You hear so much about Kangana Ranaut these days and not always all good things, we are afraid. Most recently, she was grabbing headlines for calling Karan Johar, the granddaddy of Bollywood fluff and now, a daddy to adopted twins, “flag-bearer of nepotism” and “movie mafia.” She made these comments right inside Mr Johar’s sanctum sanctorum, the throne-cum-couch from where he sets the week’s Twitter trends and hashtags – Koffee With Karan. It took a while for Mr Johar to reply to her salty outbursts. When he regained his composure a week or so later, he said, “I am done with Kangana playing the victim card.” Kangana shot back with, “I am not fighting Karan Johar. I am fighting male chauvinism.”
It’s a classic outsider versus insider fight-to-finish. Mr Johar is born Bollywood aristocracy while Kangana is the girl from the hills who came in from the cold. She has the badass attitude of a street fighter. How and when did Kangana Ranaut become so big that she could take on Bollywood’s mighty and the powerful? When she did become so powerful herself that the NDTVs of the world started drafting her into their national feminism debate? When Jennifer Lawrence spoke out against the gender wage gap in Hollywood, it became global news. The Queen star, too, raised a similar alarm when she spoke about gender equality. “Who wouldn’t want to be called ‘lady Aamir Khan?” she said in 2015. But the truth is, she isn’t the female Aamir Khan. She’s more ‘Lady Nawazuddin Siddiqui.’ Her struggle as an outsider and finally having made it and the acclaims as a performer is strikingly reminiscent of Siddiqui. Both are ranked outsiders and both draw hefty pay packets now. Kangana started small and though her early films were hits, she wasn’t pronounced a star until Fashion, in 2008. When Tanu Weds Manu, TWM Returns and Queen were declared box-office gold, we knew Kangana has arrived. The media was now comparing her to Aamir Khan, in terms of being the box-office queen.
In Kangana, the industry has found its most trenchant critic. She operates within it and yet, retains the freedom to show the mirror to showbiz. Along with Vidya Balan, she has been dubbed a revolutionary figure in recent Bollywood for creating the slot for female-oriented cinema in a male-driven industry. Together, they set the blueprint for the modern Bollywood heroine – badass, speaking her mind and fighting for equal opportunities in a Man’s World. Unlike Balan, it helps that Kangana also knows how to work the media. Her outrageously bold retorts sometimes have a practiced air, something said for effect and she knows it will get her the numbers. She’s definitely the most enviable female star around but critics also feel her range as an actor is limited to the emotionally unstable girl she essays so savagely on screen.

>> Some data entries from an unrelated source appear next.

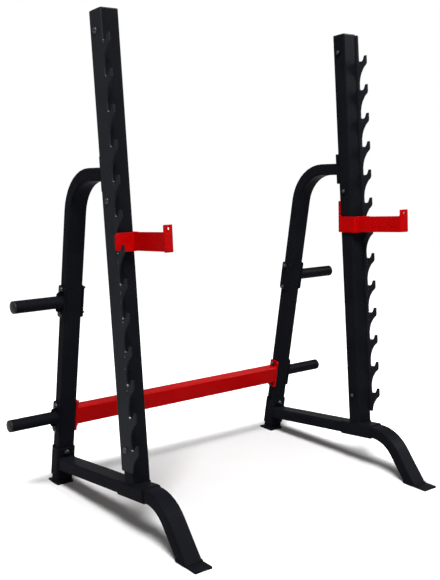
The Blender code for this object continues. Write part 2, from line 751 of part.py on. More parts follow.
def make_peg_plate(side, level, low, high, peg_height, surface):
    """The outer plate that a peg is welded to, with a round-nosed gusset above and below the peg."""
    plate = make_side_plate(
        side, f"{level}_peg_plate", low, high, PLATE_FACE - PEG_PLATE_WALL / 2, surface
    )
    inner = PLATE_FACE - GUSSET_ROOT
    outer = PLATE_FACE + GUSSET_REACH
    for sign in (-1, 1):
        near = sign * (PEG_RADIUS + GAP)
        far = sign * (PEG_RADIUS + GUSSET_HEIGHT)
        corners = [(inner, near, 0), (outer, near, 0), (outer, far, GUSSET_ROUND), (inner, far, 0)]
        outline = rounded_outline([(side.sign * x, z, radius) for x, z, radius in corners])
        gusset = flat_piece(
            side.label(f"{level}_gusset"), [outline], GUSSET_WALL, side.support,
            (0, 0, support_point(peg_height)), (math.pi / 2, 0, 0), "cutters",
        )
        boolean(plate, gusset, "UNION")
    return plate


def make_peg(side, level, height, surface):
    """The round tube that weight plates hang on, standing out sideways from its plate."""
    length = PEG_LENGTH - GAP - PEG_CAP_RIM - PEG_CAP_RISE
    inner = PEG_RADIUS - PEG_WALL
    profile = [(PEG_RADIUS, length), (PEG_RADIUS, 0), (inner, 0), (inner, length), (PEG_RADIUS, length)]
    peg = turned_mesh(side.label(f"{level}_peg"), profile, TURNED_STEPS)
    place = (side.outwards(PLATE_FACE + GAP), 0, support_point(height))
    return finish(put(peg, side.support, place, side.face_out()), surface)


def make_peg_cap(side, level, height, surface):
    """The domed plug in the peg's outer end."""
    start = PLATE_FACE + GAP + PEG_LENGTH - PEG_CAP_RIM - PEG_CAP_RISE
    plug = PEG_RADIUS - PEG_WALL - GAP
    angles = [math.radians(degrees) for degrees in (22, 44, 66)]
    dome = [(PEG_RADIUS * math.sin(a), PEG_CAP_RIM + PEG_CAP_RISE * math.cos(a)) for a in angles]
    profile = [
        (0, PEG_CAP_RIM + PEG_CAP_RISE), *dome, (PEG_RADIUS, PEG_CAP_RIM), (PEG_RADIUS, 0),
        (plug, 0), (plug, -PEG_CAP_PLUG), (0, -PEG_CAP_PLUG),
    ]
    cap = turned_mesh(side.label(f"{level}_peg_cap"), profile, TURNED_STEPS)
    place = (side.outwards(start), 0, support_point(height))
    return finish(put(cap, side.support, place, side.face_out()), surface)


def make_peg_bolts(side, level, low, high, surface):
    """Two bolts through the peg plate, the support and the plate on its inner face."""
    grip = 2 * PLATE_FACE
    for number, height in enumerate(reversed(bolt_heights(low, high)), start=1):
        place = (side.outwards(PLATE_FACE + GAP), 0, support_point(height))
        name = side.label(f"{level}_peg_bolt") + f"_{number}"
        make_bolt(
            name, side.support, place, side.face_out(), grip, surface, PEG_BOLT_HEAD_HEIGHT,
            PEG_BOLT_END,
        )


def make_cross_member(left, surface):
    """The red tube between the two end plates, tilted with the supports."""
    tube = flat_piece(
        "cross_member", tube_outlines(TUBE_DEPTH, CROSS_HEIGHT, TUBE_WALL, TUBE_CORNER),
        UPRIGHT_SPACING - 2 * (PLATE_FACE + GAP), left.support,
        (HALF_SPACING, 0, support_point(CROSS_CENTRE)), FLAT_SIDE,
    )
    return finish(tube, surface)


# Spotters

def rear_flange_front():
    """How far the flange's front face is behind the strip's middle, its top touching the upright."""
    behind = STRIP_REACH + UPRIGHT_DEPTH + GAP + REAR_TOP * math.sin(SPOTTER_TIP)
    return behind / math.cos(SPOTTER_TIP)


def strip_plan(side):
    """The bracket's strip seen from above: tongue, front, inner side and rear flange."""
    front, back_front = -STRIP_WALL / 2, STRIP_WALL / 2
    tongue = HOOK_PLATE_OUTER + TONGUE_REACH
    inner = -HALF_TUBE - SLIDE_GAP
    rear_front = rear_flange_front()
    rear = rear_front + STRIP_WALL
    end = inner + REAR_REACH
    outer_bend = STRIP_BEND + STRIP_WALL
    corners = [
        (tongue, front, 0), (tongue, back_front, 0), (inner, back_front, STRIP_BEND),
        (inner, rear_front, STRIP_BEND), (end, rear_front, 0), (end, rear, 0),
        (inner - STRIP_WALL, rear, outer_bend), (inner - STRIP_WALL, front, outer_bend),
    ]
    return rounded_outline([(side.outwards(x), y, radius) for x, y, radius in corners])


def over_strip(side):
    """What the strip's front and inner side lose above them, beside the full-height rear flange."""
    high = REAR_TOP + OVERRUN
    before = -STRIP_REACH - OVERRUN
    step = rear_flange_front() - STRIP_BEND
    outline = rounded_outline([
        (before, STRIP_TOP, 0), (step, STRIP_TOP, REAR_CORNER), (step, high, 0), (before, high, 0),
    ])
    return flat_piece(
        side.label("over_strip"), [outline], 4 * TUBE_WIDTH, side.seat, (0, 0, 0), FLAT_SIDE,
        "cutters",
    )


def round_tongue(side):
    """What the tongue loses: a notch under it that rests in the seat, and its rounded end."""
    low, high = -STRIP_DROP - OVERRUN, STRIP_TOP + OVERRUN
    notch = HALF_TUBE - TONGUE_SHOULDER
    tip = HOOK_PLATE_OUTER + TONGUE_REACH
    beyond = tip + OVERRUN
    top = STRIP_TOP + GAP
    corners = [
        (notch, low, 0), (notch, TONGUE_SEAT_GAP, NOTCH_CORNER),
        (tip, TONGUE_SEAT_GAP, TONGUE_LOW_CORNER), (tip, top, TONGUE_TOP_CORNER),
        (notch, top, 0), (notch, high, 0), (beyond, high, 0), (beyond, low, 0),
    ]
    outline = rounded_outline([(side.outwards(x), z, radius) for x, z, radius in corners])
    return flat_piece(
        side.label("round_tongue"), [outline], 4 * STRIP_WALL, side.seat, (0, 0, 0),
        (math.pi / 2, 0, 0), "cutters",
    )


def make_spotter_bracket(side, surface):
    """The bent strip round the upright: its tongue lies in a hook's seat."""
    bracket = flat_piece(
        side.label("spotter_bracket"), [strip_plan(side)], REAR_HEIGHT, side.seat,
        (0, 0, REAR_HEIGHT / 2 - STRIP_DROP),
    )
    boolean(bracket, over_strip(side))
    boolean(bracket, round_tongue(side))
    return finish(bracket, surface)


def make_spotter_arm(side, surface):
    """The upright plate that catches the bar, its front end folded outwards into a taller tab."""
    inner = -HALF_TUBE + ARM_INSET
    outer = inner + ARM_WALL
    tab_end = inner + TAB_WIDTH
    tab_front = STRIP_REACH - ARM_REACH
    tab_back = tab_front + ARM_WALL
    corners = [
        (inner, OVERRUN, 0), (inner, tab_front, STRIP_BEND + ARM_WALL), (tab_end, tab_front, 0),
        (tab_end, tab_back, 0), (outer, tab_back, STRIP_BEND), (outer, OVERRUN, 0),
    ]
    plan = rounded_outline([(side.outwards(x), y, radius) for x, y, radius in corners])
    arm = flat_piece(
        side.label("spotter_arm"), [plan], TAB_HEIGHT, side.arm, (0, 0, TAB_HEIGHT / 2)
    )
    high = TAB_HEIGHT + OVERRUN
    step = tab_back + STRIP_BEND
    behind = 2 * OVERRUN
    outline = rounded_outline([
        (behind, ARM_HEIGHT, 0), (step, ARM_HEIGHT, TAB_CORNER), (step, high, 0), (behind, high, 0),
    ])
    over_arm = flat_piece(
        side.label("over_arm"), [outline], 4 * TUBE_WIDTH, side.arm, (0, 0, 0), FLAT_SIDE, "cutters"
    )
    boolean(arm, over_arm)
    seat = side.seat.matrix_world
    trim(arm, seat @ Vector((0, -STRIP_WALL / 2 - GAP, 0)), seat.to_3x3() @ Vector((0, 1, 0)))
    hole = (
        side.outwards(inner + TAB_WIDTH / 2), (tab_front + tab_back) / 2, TAB_HEIGHT - TAB_HOLE_INSET
    )
    drill(arm, side.arm, hole, (math.pi / 2, 0, 0), 2 * ARM_WALL, TAB_HOLE_RADIUS)
    return finish(arm, surface)


# Whole rack

def make_side(side, surfaces):
    """Every piece of one side frame, with its spotter."""
    frame, red, bolt = surfaces["frame"], surfaces["red"], surfaces["bolt"]
    make_upright(side, frame)
    make_upright_cap(side, surfaces["cap"])
    make_hook_plate(side, surfaces["hooks"])
    make_hook_plate_bolts(side, bolt)
    make_base_rail(side, frame)
    make_base_sleeve(side, frame)
    front_middle = FRONT + FRONT_FOOT_LENGTH / 2
    rear_middle = BACK - REAR_FOOT_LENGTH / 2
    make_foot_plate(side, "front_foot_plate", front_middle, TUBE_WIDTH, FRONT_FOOT_LENGTH, frame)
    make_foot_plate(side, "rear_foot_plate", rear_middle, TUBE_WIDTH, REAR_FOOT_LENGTH, frame)
    make_rear_support(side, frame)
    make_rear_socket(side, frame)
    make_socket_bolt(side, bolt)
    make_support_flange(side, frame)
    make_peg_plate(side, "upper", *UPPER_PLATE, UPPER_PEG_HEIGHT, frame)
    make_peg_plate(side, "lower", *LOWER_PLATE, LOWER_PEG_HEIGHT, frame)
    for level, height in (("upper", UPPER_PEG_HEIGHT), ("lower", LOWER_PEG_HEIGHT)):
        make_peg(side, level, height, frame)
        make_peg_cap(side, level, height, surfaces["cap"])
    inner = PEG_PLATE_WALL / 2 - PLATE_FACE
    make_side_plate(side, "upper_backing_plate", *UPPER_PLATE, inner, frame)
    make_side_plate(side, "cross_member_end_plate", *LOWER_PLATE, inner, red)
    make_peg_bolts(side, "upper", *UPPER_PLATE, bolt)
    make_peg_bolts(side, "lower", *LOWER_PLATE, bolt)
    make_spotter_bracket(side, red)
    make_spotter_arm(side, red)


def main():
    clear_scene()
    new_collection("squat_rack")
    new_collection("cutters").hide_render = True
    surfaces = make_materials()
    rack = axis_empty("rack", None, (0, 0, 0), 0)
    left, right = Side("left", -1, rack), Side("right", 1, rack)
    for side in (left, right):
        make_side(side, surfaces)
    make_cross_member(left, surfaces["red"])
    bpy.context.view_layer.update()


main()
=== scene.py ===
"""Walk-in squat rack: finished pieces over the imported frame, with a studio stage and the camera.

Metres, +Z up, +X across the rack, the open front towards -Y. Each side frame is drawn outwards from
its own middle plane, so one drawing serves the left and the right.
"""

import math

import bmesh
import bpy
import numpy as np
from bpy.props import FloatProperty, FloatVectorProperty, PointerProperty
from bpy.types import Operator, Panel, PropertyGroup
from mathutils import Matrix, Vector


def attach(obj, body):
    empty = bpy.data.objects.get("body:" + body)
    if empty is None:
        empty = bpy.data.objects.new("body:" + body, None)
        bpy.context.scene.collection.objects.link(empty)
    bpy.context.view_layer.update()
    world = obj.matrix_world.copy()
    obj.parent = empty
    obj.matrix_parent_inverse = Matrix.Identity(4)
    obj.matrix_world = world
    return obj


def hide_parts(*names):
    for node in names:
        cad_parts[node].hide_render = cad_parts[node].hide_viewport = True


bl_info = {
    "name": "Walk-in squat rack",
    "version": (1, 0, 0),
    "blender": (4, 5, 0),
    "location": "3D View > Sidebar > Squat Rack",
    "description": "Builds the finished pieces of a walk-in squat rack and the stage they stand on",
    "category": "Object",
}

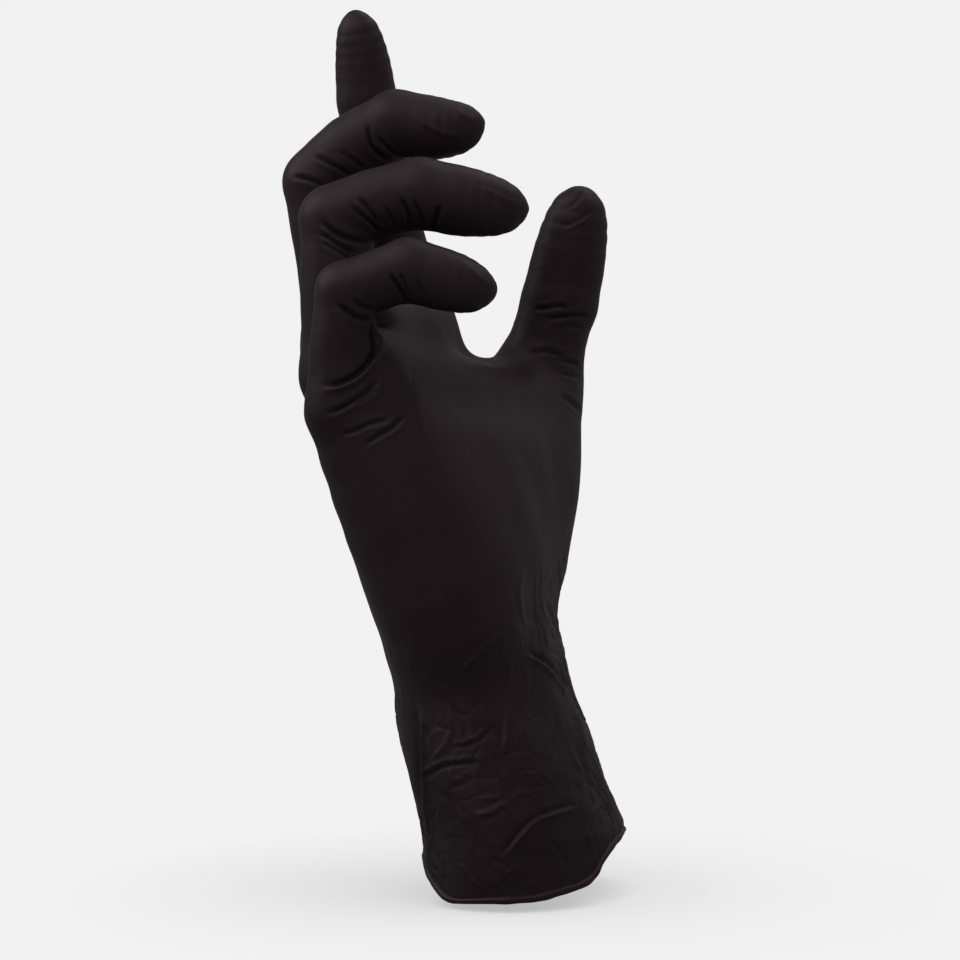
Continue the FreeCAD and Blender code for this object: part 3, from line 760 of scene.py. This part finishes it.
def joint_folds():
    """Lift of the folds fanning out on the inner side of each bend."""
    lift = np.zeros(len(points))
    for number, (name, hinges) in enumerate(HINGE.items()):
        for i in (1, 2):
            before, joint, after = hinges[i - 1:i + 2]
            if name == "thumb":
                axis = np.array([0, 1.0, 0])
            else:
                yaw = math.radians(AXIS_YAW[name])
                axis = np.array([math.cos(yaw), math.sin(yaw), 0])
            inward = unit(before - joint) + unit(after - joint)
            if np.linalg.norm(inward) < 0.45:  # too straight to tell: take the palm side
                inward = np.cross(unit(after - before), axis)
                if inward[1] > 0:
                    inward = -inward
            inward = unit(inward - axis * (inward @ axis))
            e = points - (joint - inward * FAN_RADIUS)
            u, v = e @ inward, e @ np.cross(axis, inward)
            radius, phi = np.hypot(u, v), np.arctan2(v, u)
            near = np.flatnonzero((np.linalg.norm(points - joint, axis=1) < 22)
                                  & (np.abs(phi) < 0.9) & (weights[name] > 0.01))
            if not len(near):
                continue
            radius, phi = radius[near], phi[near]
            rng = np.random.RandomState(100 + 10 * number + i)
            wobble = 0.05 * ripple(points[near], wave=9.0, seed=50 + i + 3 * number)
            h = np.zeros(len(near))
            angles = np.linspace(-0.5, 0.5, FAN_FOLDS) + rng.uniform(-0.06, 0.06, FAN_FOLDS)
            for angle in angles:
                x = (phi - angle - wobble) * radius / FAN_SIGMA
                h += rng.uniform(0.5, 1.0) * valley(x, lip=0.4, lip_at=2.3)
            inner = (rise(radius, FAN_RADIUS, 1.75 * FAN_RADIUS)
                     * rise(np.abs(phi), 0.85, 0.55))
            # deeper where the film turns away from the camera
            hidden = 0.18 + 0.6 * rise(facing[near], 0.05, -0.35)
            lift[near] += FAN_HEIGHT[name] * h * inner * weights[name][near] * hidden
    return lift


def film_ripples():
    """Lift of the loose film on the sleeve and wrist, and of the tighter film above."""
    p, z = points, points[:, 2]
    # the loose film reaches higher towards the right of the view
    loose_top = 44 + 32 * np.clip((p @ RIGHT + 30) / 41, -0.2, 1.15)
    loose = rise(z, loose_top + 9, loose_top - 13)
    taut = 1 - loose
    calm_strip = rise(seen[:, 0], -14, -16) * front * rise(seen[:, 1], -52.5, -57.5)
    wide = ripple(p * [1, 1, 0.5], wave=17.0, seed=11)
    upright = ripple(p * [1, 1, 0.55] + 0.8 * wide[:, None], wave=10.5, seed=12)
    level = ripple(p * [1, 1, 1.3] + 0.6 * wide[:, None], wave=8.0, seed=13)
    fine = ripple(p * [1, 1, 0.8], wave=4.6, seed=14)
    patches = 0.35 + 0.65 * rise(0.5 + 0.6 * ripple(p, wave=24.0, seed=16))
    creases = (0.27 * (crest(upright, 0.36) - 0.35) - 0.21 * (crest(level, 0.32) - 0.3)
               + 0.085 * (crest(fine, 0.36) - 0.35))
    lift = loose * (1 - 0.7 * calm_strip) * (0.24 * wide + patches * creases)
    digit = rise(digit_gap.min(1), 2.2, 0.7)
    swell = 0.06 * (1 - 0.7 * digit) * ripple(p * [1, 1, 0.6], wave=21.0, seed=21)
    small = 0.016 * ripple(p, wave=9.0, seed=22)
    lines = 0.02 * digit * (crest(ripple(p * [1, 1, 0.6], wave=9.0, seed=23), 0.3) - 0.3)
    lift += taut * (swell + small + lines)
    back_of_hand = rise(normals[:, 1], 0.1, 0.7) * taut * (1 - digit)
    streaks = crest(ripple(p * [1.6, 1, 0.35], wave=14.0, seed=24), 0.3) - 0.3
    return lift + back_of_hand * 0.10 * streaks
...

Because Kangana has gained a major footing since Queen, her breakout hit, we often forget that her earliest playground was the Mahesh Bhatt school of cinema where she was encouraged to play the feisty woman – just the way Mr Bhatt likes it. Now, directors write roles keeping her mind. At least, that’s what seemed to be the case in the recent Rangoon, a box-office disaster where Kangana walked away with all the applause. Director Vishal Bhardwaj had faith in her and she didn’t disappoint.
Kangana’s biggest achievement so far is that not only high-ranking directors like Bhardwaj think of her as a muse and customise characters for her, but also that she has brought respectability to the Hindi film heroine who suffered the most in the 90s. There was a time when Madhubala, Nutan, Meena Kumari and Madhuri Dixit powered films on their own, without being a prop for the male star. Kangana has proved that she is a hero who doesn’t need a Khan by her side to race to the Rs 100 crore box-office. But the trouble is, she isn’t an outsider anymore. She is fully co-opted into Bollywood. That’s why when she accuses the bigwigs of the movie business, one finger points back at her. Instead, it would be refreshing to see how she takes her popularity to the next level. It would be equally refreshing to see her move from dominating gossip columns and scandalous sections of newspapers to some place more meaningful. And what that place might be, only Kangana Ranaut can define.